Le programme froid pour mettre fin aux pertes post-récolte
Ce premier forum, au-delà de faire une radioscopie sans complaisance de la filière horticole, notamment des défis, a été l’occasion pour les ministres Mabouba Diagne et Serigne Gueye Diop de faire des annonces sur les ambitieuses initiatives en cours pour accompagner ce secteur.
Pour faire face à la problématique liée au manque de structures de stockage, Serigne Gueye informe que son ministère et celui de l’Agriculture réfléchissent à une solution définitive : le programme froid pour stocker les produits horticoles. Celui-ci vise à permettre au pays de ne plus perdre un seul kilogramme de pommes de terre, d’oignons ou de tomates. « Nous devons, dans les deux prochaines années, mettre à votre disposition 200 000 à 300 000 tonnes de capacité de stockage ici au niveau du Sénégal », annonce-t-il.
Poursuivant, le ministre rajoute que des discussions sont en cours sur un autre projet de 200 000 tonnes de stockage avec des partenaires. « Dans les deux ans qui viennent, nous aurons la capacité non seulement de stocker ce que nous produisons, mais nous aurons la capacité de transformer ce que nous produisons en production industrielle », rassure-t-il.
Avec ces installations, le ministre s’appuie sur ce levier pour inciter les acteurs du secteur à produire en quantité et en qualité. Selon lui, le retard, c’est au niveau de la transformation.
Résoudre le challenge de la planification agricole
Les deux ministres sont tombés d’accord sur l’urgence d’arriver à une planification agricole. « Le problème de l’horticulture demeure, en partie, l’absence de planification », pense Serigne Gueye Diop.
Selon lui, tout le monde sème et récolte au même moment. Alors qu’il croit fermement qu’il est parfaitement possible, dans les conditions climatiques de Podor, de Potou, de Sandiara, de la zone des Niayes, de réorganiser le calendrier cultural. « Nous savons bel et bien que nous pouvons déplacer notre calendrier cultural de 3 à 4 mois, ce qui fait naturellement que nous aurions une production étalée sur 6 mois ou plus », plaide le ministre.
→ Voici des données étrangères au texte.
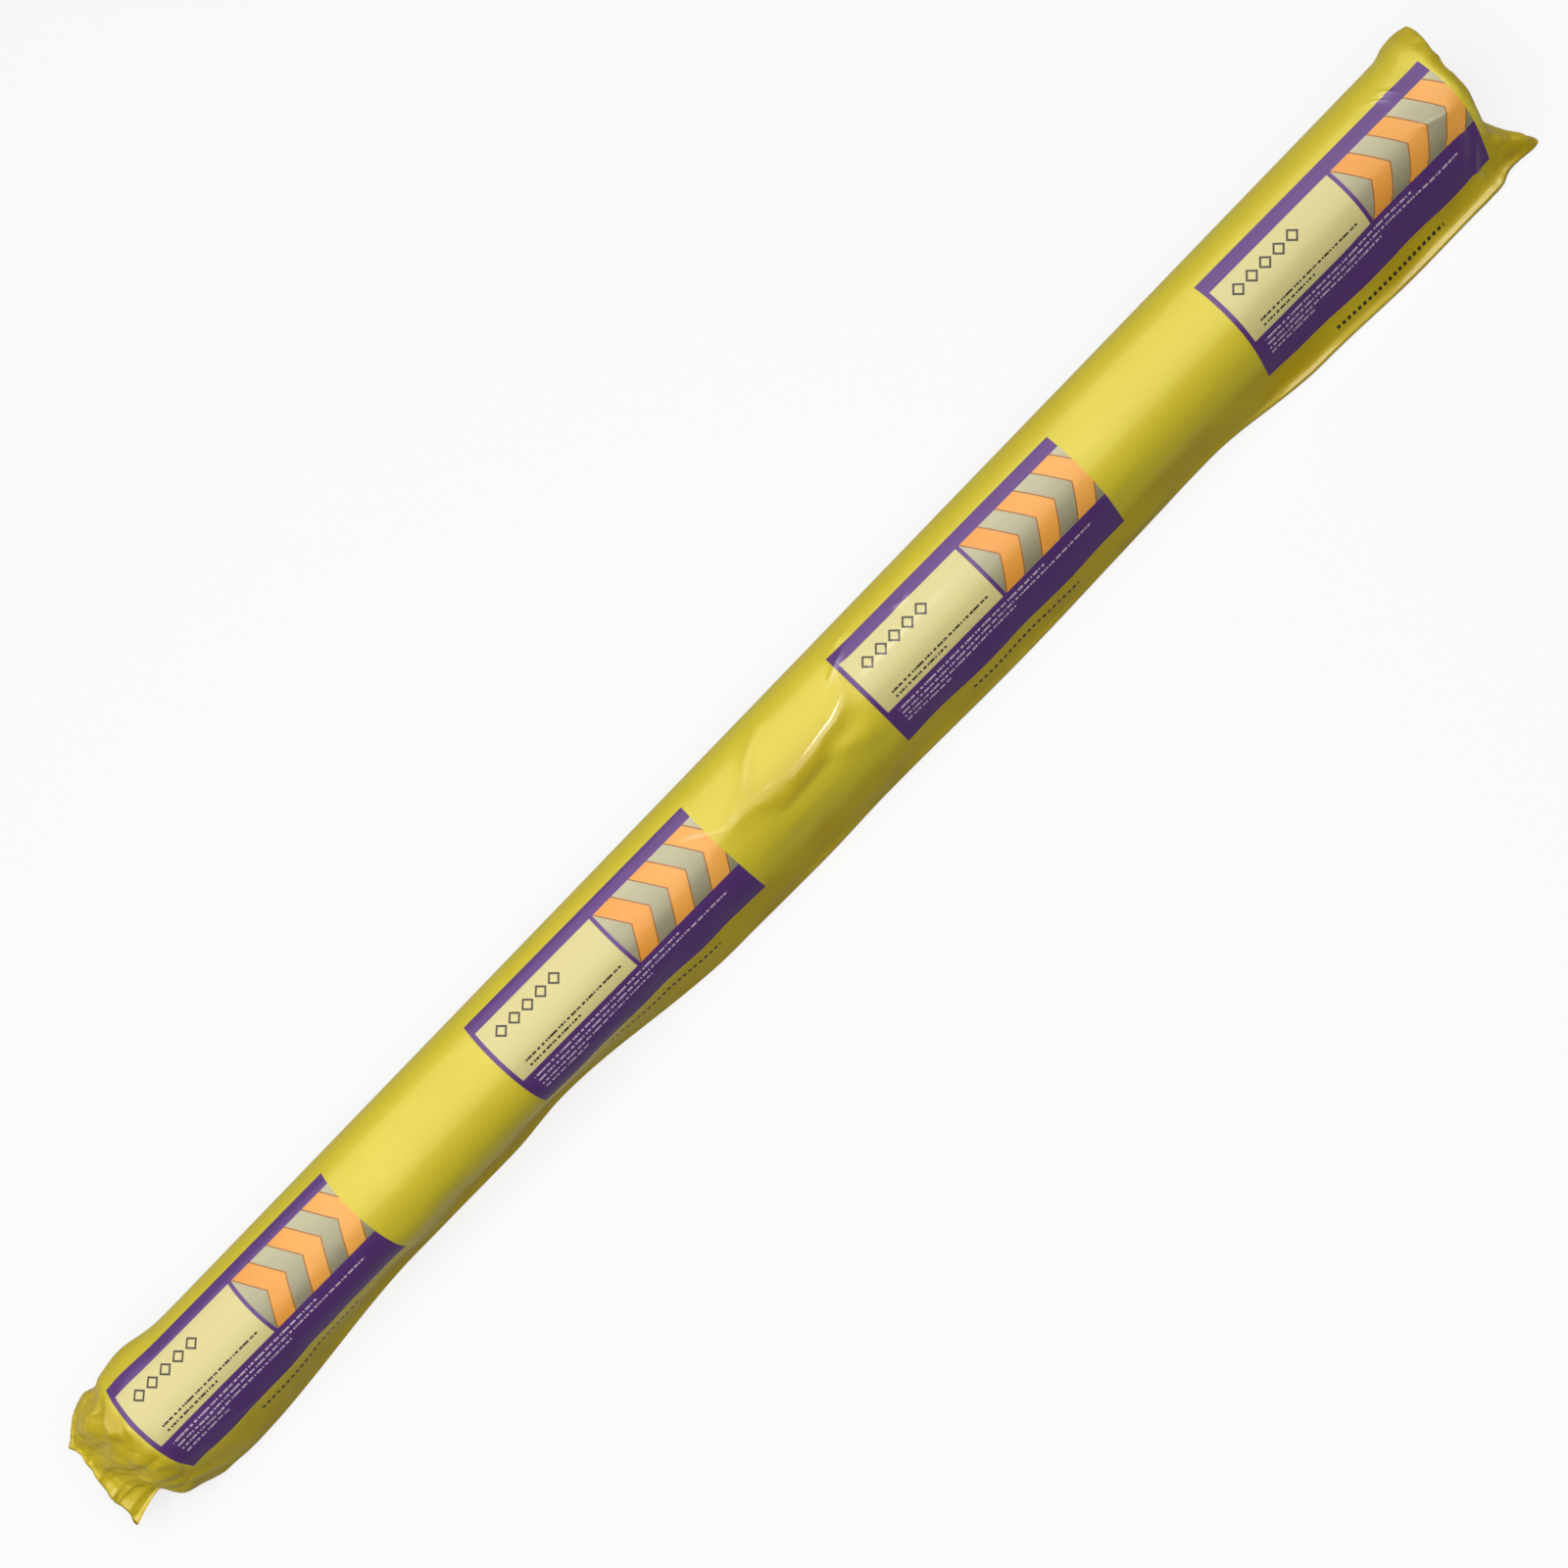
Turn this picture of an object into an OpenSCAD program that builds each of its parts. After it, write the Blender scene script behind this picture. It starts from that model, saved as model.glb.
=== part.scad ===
// Roll of nonwoven reinforcing fabric, sealed in one loose sleeve of plastic film.
// X runs along the roll and Z is up. The origin is on the floor, straight below the middle
// of the roll's axis. The film's slack lies on the floor on the -Y side.

/* [Fabric] */
// Width of the fabric, which is the length of the roll
fabric_w = 1000; // [500:10:1400]
// Length of fabric on the roll
fabric_len = 10000; // [5000:500:15000]
// Thickness of one wound turn
turn_t = 0.31; // [0.2:0.01:0.6]
// Bore left by the winding spindle
bore_d = 28; // [20:1:60]
// Spacing of the ridges that show the turns on the ends
ridge_pitch = 1.7; // [1.2:0.1:3]
// Height of those ridges
ridge_h = 0.8; // [0.4:0.1:1.5]

/* [Film] */
// Wall of the sleeve
film_t = 0.5; // [0.3:0.1:1]
// Gap between the fabric and the film
film_gap = 0.3; // [0.2:0.1:1]
// Radius of the fold where the slack film turns back under the roll
crease_r = 1.6; // [1.3:0.1:3]

/* [Gathered end] */
// How far the gathered end reaches past the fabric
tail_len = 42; // [20:1:80]
// Width of the gathered end
tail_w = 60; // [40:1:70]
// Thickness of the gathered end
tail_t = 13; // [6:1:20]
// Angle at which the gathered end lies to the floor
tail_tilt = 26; // [0:1:40]
// Depth of the pleats in the gathered end
pleat_h = 2.4; // [0:0.1:4]
// Number of pleats in the gathered end
pleats = 7; // [3:1:9]
// How much shorter the gathered end is at its rear corner
tail_cut = 6; // [0:1:19]

/* [Sealed end] */
// How far the seal stands off the fabric
seal_off = 4.5; // [4:0.5:20]
// Thickness of the seal
seal_t = 2.6; // [2.2:0.1:5]
// How far the floor ear points past the seal
floor_ear = 5; // [0:0.5:20]
// How far the rear ear stands proud of the roll
rear_ear = 4; // [0:0.5:15]
// Width of film that is welded shut at each end
weld = 2; // [1:0.5:3.5]

/* [Hidden] */
$fn = 96;

// The roll's diameter follows from the fabric wound on it.
roll_d = sqrt(pow(bore_d, 2) + 4 * fabric_len * turn_t / PI);
roll_r = roll_d / 2;
film_r = roll_r + film_gap + film_t;
half_w = fabric_w / 2;

// How far the crease lies outside (+) or inside (-) the roll's widest point,
// at shares of the fabric's width from the middle.
slack_at = [
    [-0.5, 3], [-0.47, 4.2], [-0.36, -4.4], [-0.26, -4.4], [-0.218, -7.2],
    [-0.09, 5.2], [-0.02, 6.2], [0.02, 5.4], [0.13, 7.4], [0.275, 5.2],
    [0.355, 14.3], [0.43, 17], [0.5, 16.8]
];

// Points round one section: on the roll, on each straight stretch, and round the crease.
arc_n = 24;
flat_n = 3;
crease_n = 6;
ring_n = arc_n + 2 * flat_n + crease_n;
first_turn = (arc_n - 1) / 2;

// Sections along the roll, and past each end.
body_n = 24;
tail_n = 8;
seal_n = 4;

function ease(t) = (1 - cos(180 * t)) / 2;
function mix(a, b, t) = a + (b - a) * t;

// Slack of the film at a share of the width, eased between the places in slack_at.
function slack_between(s, i) =
    s <= slack_at[i + 1][0] || i == len(slack_at) - 2
    ? let (t = (s - slack_at[i][0]) / (slack_at[i + 1][0] - slack_at[i][0]))
      mix(slack_at[i][1], slack_at[i + 1][1], ease(min(1, max(0, t))))
    : slack_between(s, i + 1);
function slack(s) = slack_between(s, 0);
function crease_y(s) = -(film_r + slack(s) - crease_r);

// The outward angle of the straight film between the roll and the crease.
function drape_angle(s) = 90 + 2 * atan2(film_r - crease_r, -crease_y(s));

// Corners of a band of facets that touch a round of radius r from outside.
function round_points(y, z, r, from, to, n) =
    let (step = (to - from) / n, corner_r = r / cos(step / 2))
    [for (k = [0:n - 1])
        let (a = from + step * (k + 0.5))
        [y + corner_r * cos(a), z + corner_r * sin(a)]];
function between(p, q, n) = [for (k = [1:n]) mix(p, q, k / (n + 1))];

// One section of the sleeve in Y and Z. It is drawn inwards by inset, so that the
// inner wall follows the outer one at the film's thickness.
function section(s, inset) =
    let (
        a = drape_angle(s),
        roll_side = round_points(0, film_r, film_r - inset, -90, a, arc_n),
        crease = round_points(crease_y(s), crease_r, crease_r - inset, a, 270, crease_n)
    )
    concat(
        roll_side,
        between(roll_side[arc_n - 1], crease[0], flat_n),
        crease,
        between(crease[crease_n - 1], roll_side[0], flat_n)
    );

// Turn of point k round a flattened end: 0 at the rear edge, 180 at the floor edge.
function turn(k) = 360 * (k - first_turn) / ring_n;

// A flattened end: its middle, its direction across, half its width and half its thickness.
function lens(middle, tilt, half_across, half_t, inset, fold, k) =
    let (
        g = turn(k),
        across = (half_across - inset) * cos(g),
        up = (half_t - inset) * sin(g) + fold * cos(pleats * g) * pow(sin(g), 2)
    )
    [middle[0] + across * cos(tilt) - up * sin(tilt), middle[1] + across * sin(tilt) + up * cos(tilt)];

// The gathered end, from the fabric's end face outwards.
tail_middle = [-4, film_r - 3];
function tail_reach(k) = tail_len - tail_cut * pow(max(0, cos(turn(k))), 3);
function tail_ring(t, inset) =
    let (start = section(-0.5, inset), solid_part = inset > 0 ? weld : 0)
    [for (k = [0:ring_n - 1])
        let (
            end = lens(tail_middle, tail_tilt, tail_w / 2, tail_t / 2, inset, pleat_h, k),
            yz = mix(start[k], end, pow(t, 0.8)),
            past = film_gap + film_t - inset + (tail_reach(k) - solid_part) * t
        )
        [-half_w - past, yz[0], yz[1]]];

// The sealed end: a flat seal from the floor crease to the ear at the rear of the roll.
rear_angle = (drape_angle(0.5) + 270) / 2 - 180;
floor_corner = [crease_y(0.5) - crease_r, crease_r];
rear_corner = [0, film_r] + (film_r + rear_ear) * [cos(rear_angle), sin(rear_angle)];
seal_middle = (floor_corner + rear_corner) / 2;
seal_tilt = atan2(rear_corner[1] - floor_corner[1], rear_corner[0] - floor_corner[0]);
seal_half = norm(rear_corner - floor_corner) / 2;
function seal_reach(k) = seal_off + floor_ear * pow(max(0, -cos(turn(k))), 5);
function seal_ring(t, inset) =
    let (start = section(0.5, inset), solid_part = inset > 0 ? weld : 0)
    [for (k = [0:ring_n - 1])
        let (
            end = lens(seal_middle, seal_tilt, seal_half, seal_t / 2, inset, 0, k),
            yz = mix(start[k], end, t),
            past = film_gap + film_t - inset + (seal_reach(k) - solid_part) * t
        )
        [half_w + past, yz[0], yz[1]]];

function body_ring(s, inset) = [for (p = section(s, inset)) [s * fabric_w, p[0], p[1]]];

// All the sections of one wall, from the gathered end to the sealed end.
function wall_rings(inset) = concat(
    [for (k = [tail_n:-1:0]) tail_ring(k / tail_n, inset)],
    [for (k = [0:body_n]) body_ring(k / body_n - 0.5, inset)],
    [for (k = [0:seal_n]) seal_ring(k / seal_n, inset)]
);

// Skin over the rings. Each face between two rings is split along its shorter diagonal,
// and each end is closed by strips between its upper and lower points.
module skin(rings) {
    points = [for (ring = rings) each ring];
    last = (len(rings) - 1) * ring_n;
    half_n = ring_n / 2;
    top_first = floor(first_turn) + 1;
    sides = [
        for (i = [0:len(rings) - 2], k = [0:ring_n - 1])
            let (
                a = i * ring_n + k,
                b = i * ring_n + (k + 1) % ring_n,
                c = b + ring_n,
                d = a + ring_n
            )
            each norm(points[a] - points[c]) < norm(points[b] - points[d])
                ? [[a, c, b], [a, d, c]]
                : [[a, d, b], [b, d, c]]
    ];
    ends = [
        for (k = [0:half_n - 2])
            let (
                u = (top_first + k) % ring_n,
                u_next = (top_first + k + 1) % ring_n,
                v = (top_first - 1 - k + ring_n) % ring_n,
                v_next = (top_first - 2 - k + ring_n) % ring_n
            )
            each [
                [u_next, v, u], [u_next, v_next, v],
                [last + u, last + v, last + u_next], [last + u_next, last + v, last + v_next]
            ]
    ];
    polyhedron(points = points, faces = concat(sides, ends), convexity = 8);
}

// The wound fabric: one turned solid, ridged on both ends by its turns.
module fabric_roll() {
    ridges = max(1, floor((roll_r - bore_d / 2) / ridge_pitch));
    pitch = (roll_r - bore_d / 2) / ridges;
    end_edge = [
        for (k = [0:ridges - 1])
            let (r = bore_d / 2 + k * pitch)
            each [[r, half_w - ridge_h], [r + pitch / 2, half_w]]
    ];
    outer_corner = [[roll_r, half_w - ridge_h]];
    profile = concat(end_edge, outer_corner);
    mirrored = [for (k = [len(profile) - 1:-1:0]) [profile[k][0], -profile[k][1]]];
    color([0.93, 0.92, 0.88])
        translate([0, 0, film_r])
            rotate([0, 90, 0])
                rotate_extrude()
                    polygon(concat(profile, mirrored));
}

// The film: a tube that wraps the roll, lies slack on one side and is shut at both ends.
module film_sleeve() {
    color([0.91, 0.83, 0.28])
        difference() {
            skin(wall_rings(0));
            skin(wall_rings(film_t));
        }
}

fabric_roll();
film_sleeve();
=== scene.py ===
"""A roll of reinforcing fabric in its sleeve of printed plastic film, lying on a pale floor."""
import math

import bmesh
import bpy
import numpy as np
from mathutils import Matrix, Vector, noise


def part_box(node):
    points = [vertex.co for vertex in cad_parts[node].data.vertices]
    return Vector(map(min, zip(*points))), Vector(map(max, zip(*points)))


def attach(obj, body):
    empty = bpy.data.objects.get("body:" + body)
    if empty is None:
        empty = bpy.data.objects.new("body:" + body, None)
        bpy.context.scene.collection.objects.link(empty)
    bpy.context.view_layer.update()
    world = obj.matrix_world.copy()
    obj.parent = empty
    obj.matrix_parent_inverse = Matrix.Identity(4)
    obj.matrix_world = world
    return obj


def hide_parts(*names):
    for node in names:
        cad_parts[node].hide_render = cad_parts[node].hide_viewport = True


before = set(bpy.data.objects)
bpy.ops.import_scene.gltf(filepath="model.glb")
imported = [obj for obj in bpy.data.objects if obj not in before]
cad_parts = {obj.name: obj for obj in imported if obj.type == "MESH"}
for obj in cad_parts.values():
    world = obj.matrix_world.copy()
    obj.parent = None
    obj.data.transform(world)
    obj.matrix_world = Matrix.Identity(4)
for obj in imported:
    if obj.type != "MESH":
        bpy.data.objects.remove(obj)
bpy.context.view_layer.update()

MM = 0.001

# ---------------------------------------------------------------- sizes from the frame, in mm

roll_low, roll_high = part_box("fabric_roll")
HALF_W = roll_high.x / MM
ROLL_R = (roll_high.z - roll_low.z) / 2 / MM
AXIS_Z = (roll_low.z + roll_high.z) / 2 / MM
WALL = 0.3             # thickness of the film
SNUG = 0.08            # air between film and fabric where the film is tight
FILM_R = ROLL_R + WALL + SNUG
RIM = HALF_W + WALL + SNUG

# How far the crease on the floor lies outside (+) or inside (-) the roll's widest point,
# at shares of the fabric's width from the middle.
SLACK = [
    (-0.5, 5.4), (-0.475, 6.8), (-0.34, -3.1), (-0.263, -2.7), (-0.221, -5.5),
    (-0.09, 7.2), (-0.02, 8.3), (0.022, 7.5), (0.133, 9.3), (0.28, 7.0),
    (0.362, 15.8), (0.438, 18.9), (0.5, 18.6),
]

# ---------------------------------------------------------------- the flat sheet of film, in mm

COLUMNS = 144          # round the sleeve, from straight below the axis and up the rear
LEAVE = 90             # the column where the film may leave the roll
CREASE = 120           # the column of the crease on the floor
REAR = CREASE - COLUMNS // 2
LEAVE_TURN = math.radians(150)
COLUMN = FILM_R * (LEAVE_TURN + math.pi / 2) / LEAVE
FLAT_ROUND = COLUMN * COLUMNS
TAIL_FILM = 46         # film past the fabric at the gathered end
SEAL_FILM = 44         # film past the fabric at the sealed end
FLAT_LONG = 2 * HALF_W + TAIL_FILM + SEAL_FILM

# ---------------------------------------------------------------- the sections along the roll

CREASE_R = 1.0                      # radius of the crease on the floor
FLANGE = 3.0                        # how far the two layers lie together along the crease
EARLY = math.radians(7)             # the film leaves the roll this much above its tangent
STEEP, FLARED = 1.45, 1.05          # how steeply it comes down to the crease, in radians
FLARE_FROM, FLARE_TO = 7.5, 15      # the slack over which a steep drape turns into a flared one


def smooth(low, high, x):
    t = np.clip((x - low) / (high - low), 0, 1)
    return t * t * (3 - 2 * t)


def mix(a, b, t):
    return a + (b - a) * t


def slack(x):
    """The crease's place past the roll's widest point at x, eased between the given places."""
    share = x / (2 * HALF_W)
    for (s0, v0), (s1, v1) in zip(SLACK, SLACK[1:]):
        if share <= s1 or s1 == SLACK[-1][0]:
            return mix(v0, v1, float(smooth(s0, s1, share)))


def bezier(p0, p1, p2, p3, n):
    t = np.linspace(0, 1, n)[:, None]
    return (1 - t) ** 3 * p0 + 3 * t * (1 - t) ** 2 * p1 + 3 * t * t * (1 - t) * p2 + t ** 3 * p3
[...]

Pour ce faire, Serigne Gueye Diop dit avoir sollicité l’Agence de régulation des marchés (ARM) pour travailler sur un programme national de couverture des besoins de stockage. Selon le ministre, il urge de réfléchir à un autre modèle, car celui en place ne marche pas. Ainsi, le nouveau modèle, dont l’ARM aura la charge de proposer aux producteurs, prendra en compte ces dimensions : une prévision de la demande nationale, une prévision des besoins de l’exportation dans la sous-région, à l’international, et également la transformation. « Si la production nationale dépasse la planification proposée par l’ARM, des problèmes vont se poser », souligne Mabouba Diagne.
Le ministre, dans le développement du secteur horticole, s’engage à accompagner les acteurs à implanter des unités de transformation dans les fermes (des PME). « Nous souhaitons que les petits producteurs se regroupent pour être de grands producteurs que nous pourrons appuyer, comme à l’image du Maroc », invite-t-il.